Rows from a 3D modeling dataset
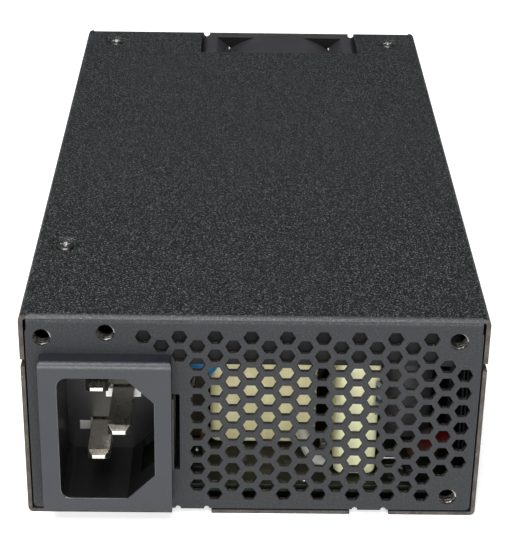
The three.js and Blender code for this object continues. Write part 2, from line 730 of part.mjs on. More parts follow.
// A block with two columns of square cells, open towards +Y.
function outputSocket({ rows }) {
  const halfHeight = socketHeight(rows) / 2;
  const cellHalf = 1.65;
  const cellDepth = 8.5;
  const shell = block(-socketWidth / 2, socketWidth / 2, socketNearY, socketFarY, -halfHeight, halfHeight);
  const cells = [];
  for (const column of [-0.5, 0.5]) {
    for (let row = 0; row < rows; row += 1) {
      const x = column * socketPitch;
      const z = (row - (rows - 1) / 2) * socketPitch;
      cells.push(block(
        x - cellHalf, x + cellHalf, socketFarY - cellDepth, socketFarY + 1, z - cellHalf, z + cellHalf));
    }
  }
  return cut(shell, ...cells);
}

// ---------------------------------------------------------------- materials

function finish(color, roughness = 0.6, metalness = 0) {
  return new THREE.MeshStandardMaterial({ color, roughness, metalness });
}

const powderCoat = finish(0x3a3b3d, 0.55, 0.2);
const screwSteel = finish(0xa9aaab, 0.35, 0.9);
const darkScrew = finish(0x2c2c2e, 0.4, 0.8);
const blackFilm = finish(0x2e2e30, 0.5);
const inletPlastic = finish(0x3f4146, 0.5);
const nickel = finish(0xb9b6ad, 0.25, 1);
const fanPlastic = finish(0x2b2c2e, 0.5);
const guardSteel = finish(0xc4c6c8, 0.25, 1);
const boardGreen = finish(0x1e5a2c, 0.5);
const creamTape = finish(0xe6e0a8, 0.5);
const aluminium = finish(0xb5b7b9, 0.35, 0.9);
const blackPlastic = finish(0x1c1c1d, 0.5);
const copper = finish(0xa2632c, 0.35, 0.8);
const brass = finish(0xb08d4a, 0.4, 0.9);

// ---------------------------------------------------------------- assembly

const group = new THREE.Group();
group.position.y = (inletProud - farProud) / 2;   // centres the object's length on the origin

function add(name, body, material, position = [0, 0, 0], rotation = [0, 0, 0]) {
  const mesh = new THREE.Mesh(geometryOf(body), material);
  mesh.name = name;
  mesh.position.set(...position);
  mesh.rotation.set(...rotation.map(THREE.MathUtils.degToRad));
  group.add(mesh);
}

function addCase() {
  add('cover', cover(), powderCoat);
  add('base_tray', baseTray(), powderCoat);
  add('insulation_film', insulationFilm(), blackFilm);
  const screw = coverScrew();
  for (const [name, { x, y }] of Object.entries(coverScrews)) {
    add(name, screw, darkScrew, [x, y, caseHeight - gap]);
  }
}

function addInlet() {
  add('inlet_housing', inletHousing(), inletPlastic);
  for (const [name, blade] of Object.entries(blades)) {
    add(name, bladeBody(blade), nickel);
  }
  const colours = { line_lead: 0x5a3a22, neutral_lead: 0x2f5fa8, earth_lead: 0x5f8f3a };
  for (const [name, route] of Object.entries(leadRoutes)) {
    add(name, tube(route, leadRadius, 14), finish(colours[name], 0.5));
  }
}

function addFan() {
  const centre = [fanX, 0, fanZ];
  add('fan_frame', fanFrame(), fanPlastic, centre);
  add('fan_rotor', fanRotor(), fanPlastic, centre);
  add('fan_shaft', alongY(rod(1, fanNearY + 2.2, hub.capY - gap, 12)), screwSteel, centre);
  add('fan_bearing', alongY(ring(1.3, 2.4, fanNearY + 1.9, fanNearY + 9.6)), brass, centre);
  add('fan_stator', fanStator(), copper, [fanX, fanNearY + 3, fanZ]);
  add('finger_guard', fingerGuard(), guardSteel, [fanX, guardY, fanZ]);
  const screw = panScrew(2.9, fanScrewHeadHeight, 1.6, 11);
  const half = fanHolePitch / 2;
  corners.forEach(([signX, signZ], k) => {
    const place = [fanX + signX * half, fanScrewHeadY, fanZ + signZ * half];
    add(`fan_screw_${k + 1}`, screw, screwSteel, place, [-90, 0, 0]);
  });
}

function addBoard() {
  add('main_board', mainBoard(), boardGreen);
  const standoff = ring(1.6, 2.6, sheet + gap, boardLowZ - gap, 12);
  const screw = panScrew(2.7, 1.6, 1.25, 3.6);
  boardFixings.forEach(({ x, y }, k) => {
    add(`standoff_${k + 1}`, standoff, screwSteel, [x, y, 0]);
    add(`board_screw_${k + 1}`, screw, screwSteel, [x, y, partSeatZ]);
  });
}

function addMainsParts() {
  const seat = partSeatZ;
  add('filter_choke_block', roundBlock(-8.1, 12.2, -59.7, -49, seat, 30, 1.6), creamTape);
  add('filter_choke_tall', roundBlock(14.7, 22.8, -70.2, -56, seat, 34, 1.8), creamTape);
  add('silicone_blob', can(1.9, 2.6, 12), finish(0xe8e8e4, 0.6), [11.8, -62.2, seat]);
  add('y_capacitor', alongY(can(3.4, 3, 16)), finish(0x1f5f9a, 0.4), [-9.4, -63.2, 24.9]);
  add('filter_capacitor', can(5.1, 27), finish(0x3c3c40, 0.5), [29.5, -52.4, seat]);
  add('varistor', can(4.4, 3.2, 18), finish(0x8a1f1a, 0.4), [32.9, -67.35, 9.75], [-10.4, -29.7, 0]);
  add('fuse', can(2.6, 19, 12), finish(0xd9d6c8, 0.4), [-35.5, -38.3, seat + 2.7], [0, 90, 0]);
  add('bridge_rectifier', block(-36, -16, -34.6, -31.1, seat, 23), blackPlastic);
  add('boost_choke', toroid(11, 5, 10), copper, [-22, -19, seat]);
  add('bulk_capacitor', alongY(can(11, 37, 24)), finish(0x1d2530, 0.4), [4, -46, seat + 11.2]);
}

function addConverterParts() {
  const seat = partSeatZ;
  add('main_transformer', transformer(14, 12.5, 25), creamTape, [-2, 7.5, seat]);
  add('standby_transformer', transformer(6.5, 6.5, 14), creamTape, [22.5, -11.5, seat]);
  add('heat_sink_primary', heatSink(68, 28), aluminium, [sinkX, -61, seat + 0.4]);
  add('heat_sink_output', heatSink(44, 28), aluminium, [-sinkX, 0, seat + 0.4]);
  add('switch_transistor', transistor(), blackPlastic, [sinkX - gap, -32, seat + 3], [0, 0, -90]);
  add('output_transistor', transistor(), blackPlastic, [-sinkX + 1.9, 20, seat + 3], [0, 0, 90]);
  add('output_choke', toroid(8.2, 3.6, 8), copper, [21, 12, seat]);
  [[-22, 31], [-11, 33], [0, 33]].forEach(([x, y], k) => {
    add(`output_capacitor_${k + 1}`, can(4, 15, 16), aluminium, [x, y, seat]);
  });
  add('control_board', block(30.4, 31.6, 12, 44, seat, 27), boardGreen);
}

function addOutput() {
  add('output_board_left', block(-38.4, -16.4, ...outputBoardY, 2.2, 36.4), boardGreen);
  add('output_board_right', block(28.5, 38.4, ...outputBoardY, 2.2, 36.4), boardGreen);
  for (const [name, socket] of Object.entries(sockets)) {
    add(name, outputSocket(socket), blackPlastic, [socket.x, 0, socket.z]);
  }
}

addCase();
addInlet();
addFan();
addBoard();
addMainsParts();
addConverterParts();
addOutput();

export default group;
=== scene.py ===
import json
import math
import random

import bmesh
import bpy
from mathutils import Matrix, Vector

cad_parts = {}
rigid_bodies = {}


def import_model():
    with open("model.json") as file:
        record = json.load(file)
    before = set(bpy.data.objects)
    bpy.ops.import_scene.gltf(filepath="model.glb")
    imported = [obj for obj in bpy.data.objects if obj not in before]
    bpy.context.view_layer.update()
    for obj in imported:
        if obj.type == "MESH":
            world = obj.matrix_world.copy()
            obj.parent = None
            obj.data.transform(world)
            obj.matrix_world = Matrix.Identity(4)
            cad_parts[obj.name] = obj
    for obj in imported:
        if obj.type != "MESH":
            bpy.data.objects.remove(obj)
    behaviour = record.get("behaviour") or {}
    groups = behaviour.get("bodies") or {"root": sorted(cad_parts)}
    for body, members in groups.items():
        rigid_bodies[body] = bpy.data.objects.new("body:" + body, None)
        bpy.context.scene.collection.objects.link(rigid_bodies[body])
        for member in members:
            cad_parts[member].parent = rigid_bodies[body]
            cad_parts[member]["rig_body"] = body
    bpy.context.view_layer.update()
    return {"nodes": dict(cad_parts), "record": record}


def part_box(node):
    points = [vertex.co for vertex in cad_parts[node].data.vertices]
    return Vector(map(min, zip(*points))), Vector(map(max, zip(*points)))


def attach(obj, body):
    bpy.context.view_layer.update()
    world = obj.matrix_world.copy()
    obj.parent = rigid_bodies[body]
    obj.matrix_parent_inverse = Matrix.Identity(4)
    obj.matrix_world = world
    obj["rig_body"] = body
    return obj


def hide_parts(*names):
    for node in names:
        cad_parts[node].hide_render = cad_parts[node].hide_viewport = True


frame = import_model()

# Visual model of a compact computer power supply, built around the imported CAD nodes.
# Lengths are written in millimetres and turned into metres by MM. Places are measured in the
# row frame, in which the rear panel faces -Y and the fan end faces +Y.

MM = 0.001
NODES = frame["nodes"]
SLOT_OF = {entry["node"]: entry["material_slot"] for entry in frame["record"]["subparts"]}


def span(node):
    """A CAD node's box in millimetres, as (low x, high x), (low y, high y), (low z, high z)."""
    low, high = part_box(node)
    return [(low[axis] / MM, high[axis] / MM) for axis in range(3)]


def middle(node):
    return Vector([(low + high) / 2 for low, high in span(node)])


REAR_Y, FAR_Y = span("cover")[1]
CASE_MIDDLE_Y = (REAR_Y + FAR_Y) / 2
CASE_HALF_LENGTH = 75
SHEET = 0.8
FLANGE_HALF_LENGTH = 74.55         # the cover's side flanges, which stop short of its end walls
BOARD_TOP = span("main_board")[2][1]
FAN_CENTRE = middle("fan_frame")

# Tapped holes of the rear panel, as x and z.
MOUNT_HOLES = [(-36.73, 36.42), (-25.72, 37.43), (35.39, 36.32), (35.4, 4.04)]
HOLE_RADIUS = 1.65
COLLAR_DEPTH = 2.6
THREAD_PITCH = 0.79

# Camera: its place, the directions that it faces and its lens.
CAMERA_PLACE = Vector((-3.58, CASE_MIDDLE_Y - 326.4, 178.3)) * MM
CAMERA_PITCH = math.radians(27.13)
CAMERA_YAW = math.radians(0.69)
CAMERA_ROLL = math.radians(0.91)
CAMERA_LENS = 110.7


# ---------------- camera, light and floor

def make_camera():
    forward = Vector((math.sin(CAMERA_YAW) * math.cos(CAMERA_PITCH),
                      math.cos(CAMERA_YAW) * math.cos(CAMERA_PITCH),
                      -math.sin(CAMERA_PITCH)))
    level = Vector((math.cos(CAMERA_YAW), -math.sin(CAMERA_YAW), 0))
    upward = level.cross(forward)
    right = level * math.cos(CAMERA_ROLL) + upward * math.sin(CAMERA_ROLL)
    up = upward * math.cos(CAMERA_ROLL) - level * math.sin(CAMERA_ROLL)
    data = bpy.data.cameras.new("camera")
    data.lens = CAMERA_LENS
    data.sensor_width = 36
    data.clip_start = 0.01
    data.clip_end = 20
    camera = bpy.data.objects.new("camera", data)
    bpy.context.collection.objects.link(camera)
    axes = Matrix((right, up, -forward)).transposed().to_4x4()
    camera.matrix_world = Matrix.Translation(CAMERA_PLACE) @ axes
    bpy.context.scene.camera = camera


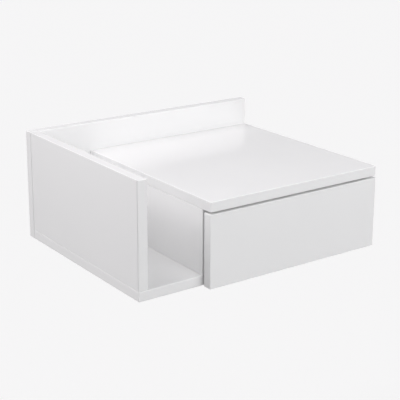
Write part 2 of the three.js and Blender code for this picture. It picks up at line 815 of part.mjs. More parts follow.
const fittings = new THREE.Group()
for (const [upright, x] of Object.entries(uprights)) {
  basePlaces(x).forEach((place, i) =>
    fittings.add(screw('base_screw_' + upright + '_' + endNames[i], longScrew, place)))
}
for (const [name, place] of Object.entries(backPlaces)) {
  fittings.add(screw('back_screw_' + name, longScrew, place))
}
for (const [name, places] of Object.entries({ divider: dividerCams, right: rightCams })) {
  places.forEach((place, i) => fittings.add(...camFittings(name + '_' + endNames[i], board, place)))
}
for (const side of sides) {
  fittings.add(...camFittings('drawer_' + side, drawerBoard, frontCams[side]))
  cabinetScrewPlaces(side).forEach((place, i) =>
    fittings.add(screw(side + '_cabinet_screw_' + stationNames[i], cabinetScrew, place)))
  drawerScrewPlaces(side).forEach((place, i) =>
    fittings.add(screw(side + '_drawer_screw_' + stationNames[i], panScrew, place)))
  hangerScrewPlaces(side).forEach((place, i) =>
    fittings.add(screw(side + '_hanger_screw_' + ['upper', 'lower'][i], hangerScrew, place)))
  fittings.add(screw('latch_screw_' + side, latchScrew, latchScrewPlaces[sides.indexOf(side)]))
}
nightstand.add(fittings)

export default nightstand
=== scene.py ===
# %% [markdown]
# # A wall-hung nightstand in white lacquer
# This lesson dresses a floating nightstand: an open niche on the left, one drawer without a handle
# on the right, and a back panel that stands up behind the top. The measured model is already there
# as a fixed frame, so every new piece is worked out from the frame's own boxes and only the surface
# is made finer: rounded edges, bored holes, rolled steel, threads and finishes.

# %% Load the fixed frame
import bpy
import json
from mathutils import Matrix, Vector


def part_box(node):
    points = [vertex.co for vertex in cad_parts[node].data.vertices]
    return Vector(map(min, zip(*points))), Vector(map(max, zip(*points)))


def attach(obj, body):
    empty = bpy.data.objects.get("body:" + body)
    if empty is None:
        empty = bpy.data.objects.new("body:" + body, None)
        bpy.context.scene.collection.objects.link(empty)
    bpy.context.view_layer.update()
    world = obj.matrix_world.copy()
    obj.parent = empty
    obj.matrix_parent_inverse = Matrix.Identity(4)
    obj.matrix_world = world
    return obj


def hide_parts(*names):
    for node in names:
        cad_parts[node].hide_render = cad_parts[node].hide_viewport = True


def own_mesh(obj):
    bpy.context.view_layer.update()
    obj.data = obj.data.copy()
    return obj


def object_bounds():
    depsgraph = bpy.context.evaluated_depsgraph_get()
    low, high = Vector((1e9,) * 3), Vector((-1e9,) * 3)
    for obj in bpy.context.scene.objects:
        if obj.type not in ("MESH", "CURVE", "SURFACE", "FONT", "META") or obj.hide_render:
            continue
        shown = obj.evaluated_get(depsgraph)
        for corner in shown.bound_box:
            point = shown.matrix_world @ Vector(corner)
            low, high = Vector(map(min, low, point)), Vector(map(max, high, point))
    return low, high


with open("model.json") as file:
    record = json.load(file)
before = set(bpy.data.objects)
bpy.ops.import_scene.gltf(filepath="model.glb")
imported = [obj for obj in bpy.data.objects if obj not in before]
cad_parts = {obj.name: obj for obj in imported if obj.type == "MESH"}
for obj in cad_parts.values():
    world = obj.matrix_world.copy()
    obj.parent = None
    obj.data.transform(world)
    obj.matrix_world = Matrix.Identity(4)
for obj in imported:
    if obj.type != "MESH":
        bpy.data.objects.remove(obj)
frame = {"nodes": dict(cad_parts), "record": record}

cad_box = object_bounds()

# %% [markdown]
# ## Units and look-ups
# Blender works in metres, while furniture is drawn in millimetres, so one factor turns one into the
# other. The record says which body carries a node and which finish it has. Looking the body up by
# name keeps later cells short, and no piece can end up on the wrong body.

# %% Units and look-ups
import json
import math

import bmesh
import bpy
from mathutils import Matrix, Vector

MM = 0.001
scene = bpy.context.scene
record = frame["record"]
bodies = record["behaviour"]["bodies"]
body_of_node = {node: body for body, nodes in bodies.items() for node in nodes}

RIGHT, LEFT = Vector((1, 0, 0)), Vector((-1, 0, 0))
TO_WALL, TO_ROOM = Vector((0, 1, 0)), Vector((0, -1, 0))
UP, DOWN = Vector((0, 0, 1)), Vector((0, 0, -1))


def in_mm(x, y, z):
    """A vector in metres from three sizes in millimetres."""
    return Vector((x, y, z)) * MM


# %% [markdown]
# ## Shader nodes
# Every finish is a small network: object coordinates feed a noise, and the noise moves colour,
# roughness and height by a little. One helper makes a node with its values and links, so each
# finish reads as a short recipe. Values that are the same all over go straight onto the shader's
# sockets.

# %% Helpers for shader nodes
def add_node(tree, kind, inputs=None, **settings):
    """Makes one shader node; an input is either a value or another node's output."""
    made = tree.nodes.new(kind)
    for name, value in settings.items():
        setattr(made, name, value)
    for name, value in (inputs or {}).items():
        if isinstance(value, bpy.types.NodeSocket):
            tree.links.new(value, made.inputs[name])
        else:
            made.inputs[name].default_value = value
    return made


def start_finish(name, **shader_values):
    """A material with one Principled shader; returns the material, its tree and the shader."""
    material = bpy.data.materials.new(name)
    material.use_nodes = True
    tree = material.node_tree
    shader = tree.nodes["Principled BSDF"]
    for socket, value in shader_values.items():
        shader.inputs[socket.replace("_", " ")].default_value = value
    return material, tree, shader


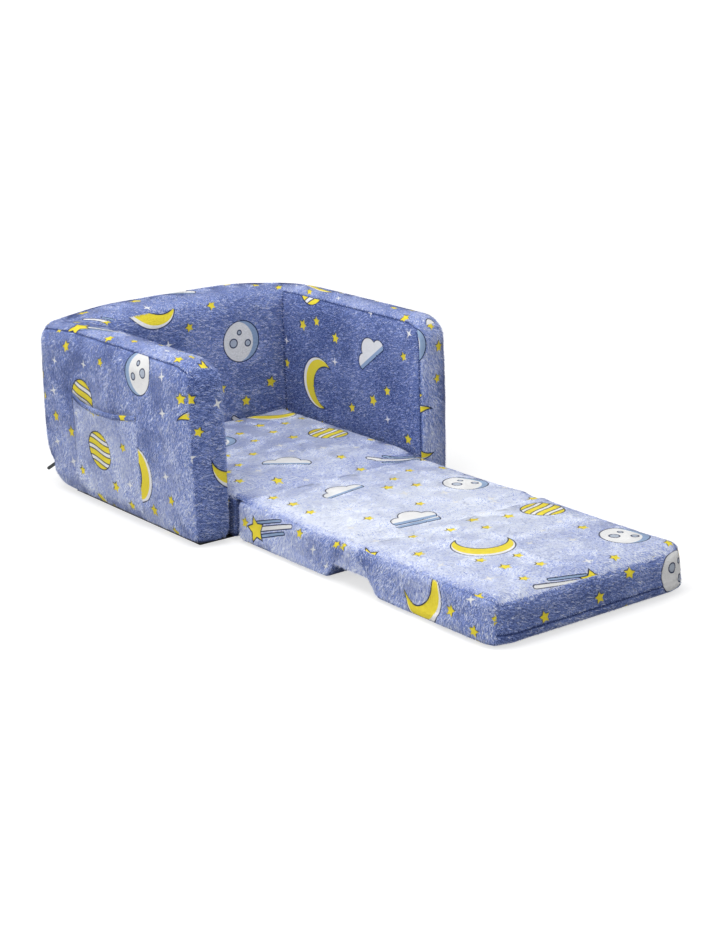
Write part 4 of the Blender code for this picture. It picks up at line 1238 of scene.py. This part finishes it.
def make_band(name, outer, cloth, pile):
    """A double layer of plush from a grid of points; cloth says where each lies on the bolt,
    or none where the print carries on from the pads beside it."""
    rows, columns = len(outer), len(outer[0])
    grid = np.array(outer)
    along = np.gradient(grid, axis=0)
    across = np.gradient(grid, axis=1)
    out = np.cross(along, across)
    out /= np.linalg.norm(out, axis=2, keepdims=True)
    inner = grid - out * FOLD_WALL
    points = [tuple(p) for layer in (grid, inner) for row in layer for p in row]
    faces, spans = [], []
    back = rows * columns
    middle_lines = (grid[:, columns // 2], grid[rows // 2])
    lengths = [run_along([Vector(p) for p in line]) for line in middle_lines]
    span = (lengths[0][-1], lengths[1][-1])

    def printed(cells):
        if cloth:
            return [cloth[a][b] for a, b in cells]
        facing = sum((Vector(out[a][b]) for a, b in cells), Vector())
        panel, u, v = (int(facing.x > 0), 1, 2) if abs(facing.x) > abs(facing.z) else (5, 0, 1)
        return [cut(panel, grid[a][b][u], grid[a][b][v], True) for a, b in cells]

    for i in range(rows - 1):
        for j in range(columns - 1):
            cells = [(i, j), (i + 1, j), (i + 1, j + 1), (i, j + 1)]
            places = [(lengths[0][a], lengths[1][b]) for a, b in cells]
            prints = printed(cells)
            faces.append([a * columns + b for a, b in cells])
            spans.append((0, places, prints))
            faces.append([back + a * columns + b for a, b in reversed(cells)])
            spans.append((1, places[::-1], prints[::-1]))
    border = [(i, 0) for i in range(rows - 1)] + [(rows - 1, j) for j in range(columns - 1)]
    border += [(i, columns - 1) for i in range(rows - 1, 0, -1)]
    border += [(0, j) for j in range(columns - 1, 0, -1)]
    run = 0.0
    for (a, b), (c, d) in zip(border, border[1:] + border[:1]):
        here, there = a * columns + b, c * columns + d
        faces.append([there, here, back + here, back + there])
        step = float(np.linalg.norm(grid[a][b] - grid[c][d]))
        places = [(run + step, 0.0), (run, 0.0), (run, BORDER_MAP), (run + step, BORDER_MAP)]
        spans.append((2, places, places))
        run += step
    sizes = [span, span, (run, BORDER_MAP)]
    piles = [pile(p, layer) for layer in (0, 1) for row in outer for p in row]
    return sew(name, points, faces, spans, sizes, piles, [0.0] * len(points))


BAND_HALF = 0.2096
BAND_TOP = 0.0830
BAND_STEP = 0.012
BOW_STEPS = 6


def section(half, floor, top, radius, step):
    """The outline of a pad seen along the bed: up one side, over the top and down the other."""
    count = round((top - radius - floor) / step)
    side = [(half, floor + (top - radius - floor) * k / count) for k in range(count)]
    x, z = half - radius, top - radius
    angles = [math.pi / 2 * k / BOW_STEPS for k in range(BOW_STEPS + 1)]
    bow = [(x + radius * math.cos(a), z + radius * math.sin(a)) for a in angles]
    count = round(2 * x / BAND_STEP)
    level = [(x - 2 * x * k / count, top) for k in range(1, count)]
    half_way = side + bow
    return half_way + level + [(-x, z) for x, z in reversed(half_way)]


ACROSS_FOLD = [k / 8 for k in range(8, -9, -1)]
TUCK = ((1.0, 0.0014), (0.75, -0.0002))
SEAT_BAND_HALF = 0.208
SEAT_BAND_COLUMNS = 38
SEAT_BAND_REACH = 0.024
SEAT_DIP = 0.0008
SEAT_BAND_PILE = (0.9, 0.5)
SEAT_BAND_SHADE = 0.08
PAD_BAND_REACH = 0.021
PAD_DIP = 0.0020
WEB_FOOT = 0.030
WEB_STEP = 0.007
WEB_DEPTH = 0.003


def on_skin(place, depth):
    """The nearest place on the pads' covers, pushed in by depth."""
    found = [skin.find_nearest(place) for skin in skins]
    spot, normal = min(found, key=lambda hit: hit[3])[:2]
    return spot - normal * depth


def cross_fold(axis_y, x, z, reach, dip):
    """One line of a band: both ends tucked into the pads' covers, with a dip over the groove."""
    aside = math.copysign(min(abs(x), BAND_HALF - PAD_EDGE), x)
    facing = Vector((x - aside, 0.0, z - min(z, BAND_TOP - PAD_EDGE))).normalized()
    shore = [
        [on_skin(Vector((x, axis_y + way * share * reach, z)), depth) for share, depth in TUCK]
        for way in (-1, 1)
    ]
    tucked = TUCK[1][0]
    line = []
    for t in ACROSS_FOLD:
        far, near = shore[t > 0]
        if abs(t) > tucked:
            place = near.lerp(far, (abs(t) - tucked) / (1 - tucked))
        else:
            share = (t / tucked + 1) / 2
            place = shore[0][1].lerp(shore[1][1], share) - facing * dip * math.sin(math.pi * share)
        line.append(tuple(place))
    return line


def seat_band_pile(place, layer):
    """Painted shade in the fold: a little darker than the pads' tops, and shorter inside."""
    return SEAT_BAND_PILE[layer], top_nap_and_light(place) - SEAT_BAND_SHADE


seat_outer = []
for k in range(SEAT_BAND_COLUMNS):
    x = SEAT_BAND_HALF - 2 * SEAT_BAND_HALF * k / (SEAT_BAND_COLUMNS - 1)
    seat_outer.append(cross_fold(SEAT_FOLD_Y, x, BAND_TOP, SEAT_BAND_REACH, SEAT_DIP))
seat_band = make_band("seat_fold_plush", seat_outer, None, seat_band_pile)
grow_pile(seat_band)
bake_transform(seat_band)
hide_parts("seat_fold_strip")


def pad_band_pile(place, layer):
    """As on the pads' tops in the middle, and as on their sides on the two webs."""
    on_top = abs(place[0]) < BAND_HALF - WEB_DEPTH
    return 1.0 - layer, top_nap_and_light(place) if on_top else side_nap_and_light(place)


pad_outer = []
for x, z in section(BAND_HALF, WEB_FOOT, BAND_TOP, PAD_EDGE, WEB_STEP):
    reach = PAD_BAND_REACH + RELIEF * (FOLD_HEIGHT - z)
    pad_outer.append(cross_fold(PAD_FOLD_Y, x, z, reach, PAD_DIP))
pad_band = make_band("pad_fold_plush", pad_outer, None, pad_band_pile)
grow_pile(pad_band)
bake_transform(pad_band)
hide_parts("pad_fold_strip", "left_fold_gusset", "right_fold_gusset")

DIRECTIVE
Return exactly the lines from the line that has "bpy.context.scene.collection.objects.link(empty)" to the line that has "point = shown.matrix_world", both of them included.

EXERCISE ANSWER
        bpy.context.scene.collection.objects.link(empty)
    bpy.context.view_layer.update()
    world = obj.matrix_world.copy()
    obj.parent = empty
    obj.matrix_parent_inverse = Matrix.Identity(4)
    obj.matrix_world = world
    return obj


def hide_parts(*names):
    for node in names:
        cad_parts[node].hide_render = cad_parts[node].hide_viewport = True


def own_mesh(obj):
    bpy.context.view_layer.update()
    obj.data = obj.data.copy()
    return obj


def object_bounds():
    depsgraph = bpy.context.evaluated_depsgraph_get()
    low, high = Vector((1e9,) * 3), Vector((-1e9,) * 3)
    for obj in bpy.context.scene.objects:
        if obj.type not in ("MESH", "CURVE", "SURFACE", "FONT", "META") or obj.hide_render:
            continue
        shown = obj.evaluated_get(depsgraph)
        for corner in shown.bound_box:
            point = shown.matrix_world @ Vector(corner)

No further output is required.